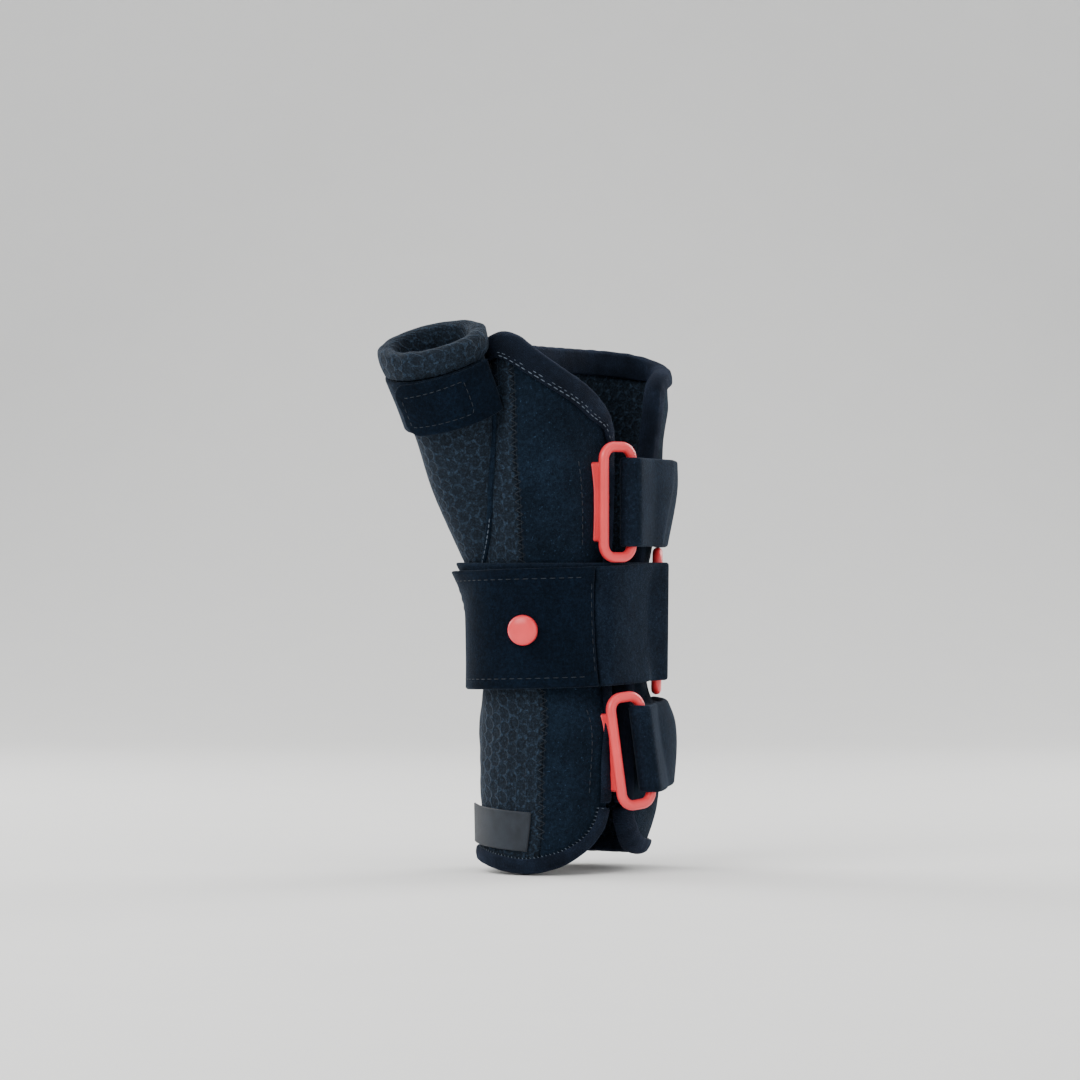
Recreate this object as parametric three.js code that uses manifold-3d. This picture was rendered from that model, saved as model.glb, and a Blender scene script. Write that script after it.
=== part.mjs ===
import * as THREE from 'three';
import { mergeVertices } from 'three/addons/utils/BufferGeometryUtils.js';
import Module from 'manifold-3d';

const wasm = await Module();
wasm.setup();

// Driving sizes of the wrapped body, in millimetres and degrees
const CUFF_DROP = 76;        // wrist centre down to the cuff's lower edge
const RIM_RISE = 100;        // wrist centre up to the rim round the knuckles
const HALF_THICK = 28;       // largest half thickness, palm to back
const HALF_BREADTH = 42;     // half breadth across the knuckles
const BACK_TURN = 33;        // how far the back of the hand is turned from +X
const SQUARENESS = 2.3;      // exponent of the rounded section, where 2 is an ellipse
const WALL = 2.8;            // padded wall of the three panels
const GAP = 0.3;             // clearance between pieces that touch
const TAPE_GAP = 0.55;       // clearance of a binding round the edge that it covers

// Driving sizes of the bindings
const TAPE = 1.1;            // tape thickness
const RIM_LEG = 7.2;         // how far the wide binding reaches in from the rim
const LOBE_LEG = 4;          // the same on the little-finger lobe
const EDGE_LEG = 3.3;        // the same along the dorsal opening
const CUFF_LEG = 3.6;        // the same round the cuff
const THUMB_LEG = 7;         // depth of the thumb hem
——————
## What the exercise asks
Quote each line of the listing above exactly.

## Complete answer
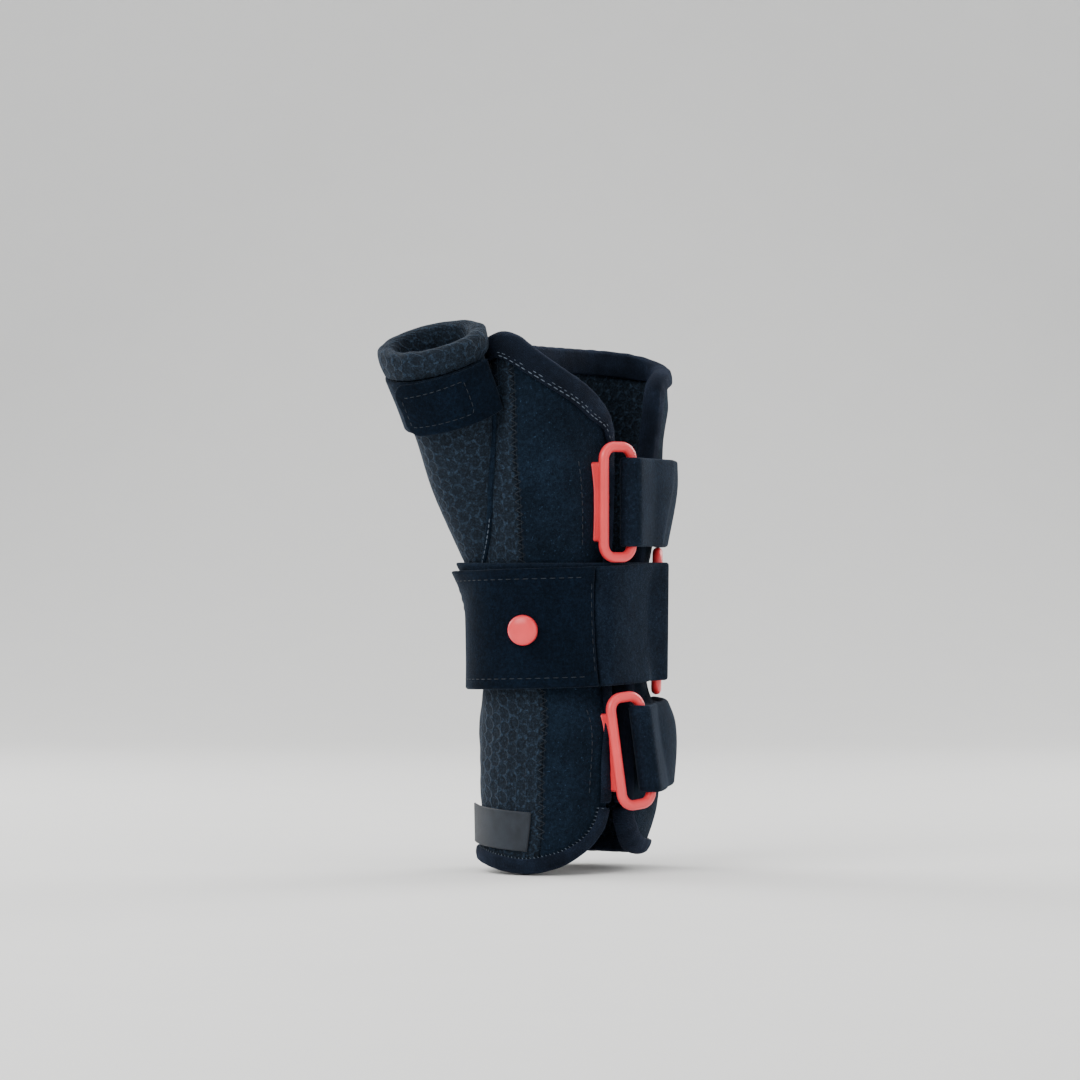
Recreate this object as parametric three.js code that uses manifold-3d. This picture was rendered from that model, saved as model.glb, and a Blender scene script. Write that script after it.
=== part.mjs ===
import * as THREE from 'three';
import { mergeVertices } from 'three/addons/utils/BufferGeometryUtils.js';
import Module from 'manifold-3d';

const wasm = await Module();
wasm.setup();

// Driving sizes of the wrapped body, in millimetres and degrees
const CUFF_DROP = 76;        // wrist centre down to the cuff's lower edge
const RIM_RISE = 100;        // wrist centre up to the rim round the knuckles
const HALF_THICK = 28;       // largest half thickness, palm to back
const HALF_BREADTH = 42;     // half breadth across the knuckles
const BACK_TURN = 33;        // how far the back of the hand is turned from +X
const SQUARENESS = 2.3;      // exponent of the rounded section, where 2 is an ellipse
const WALL = 2.8;            // padded wall of the three panels
const GAP = 0.3;             // clearance between pieces that touch
const TAPE_GAP = 0.55;       // clearance of a binding round the edge that it covers

// Driving sizes of the bindings
const TAPE = 1.1;            // tape thickness
const RIM_LEG = 7.2;         // how far the wide binding reaches in from the rim
const LOBE_LEG = 4;          // the same on the little-finger lobe
const EDGE_LEG = 3.3;        // the same along the dorsal opening
const CUFF_LEG = 3.6;        // the same round the cuff
const THUMB_LEG = 7;         // depth of the thumb hem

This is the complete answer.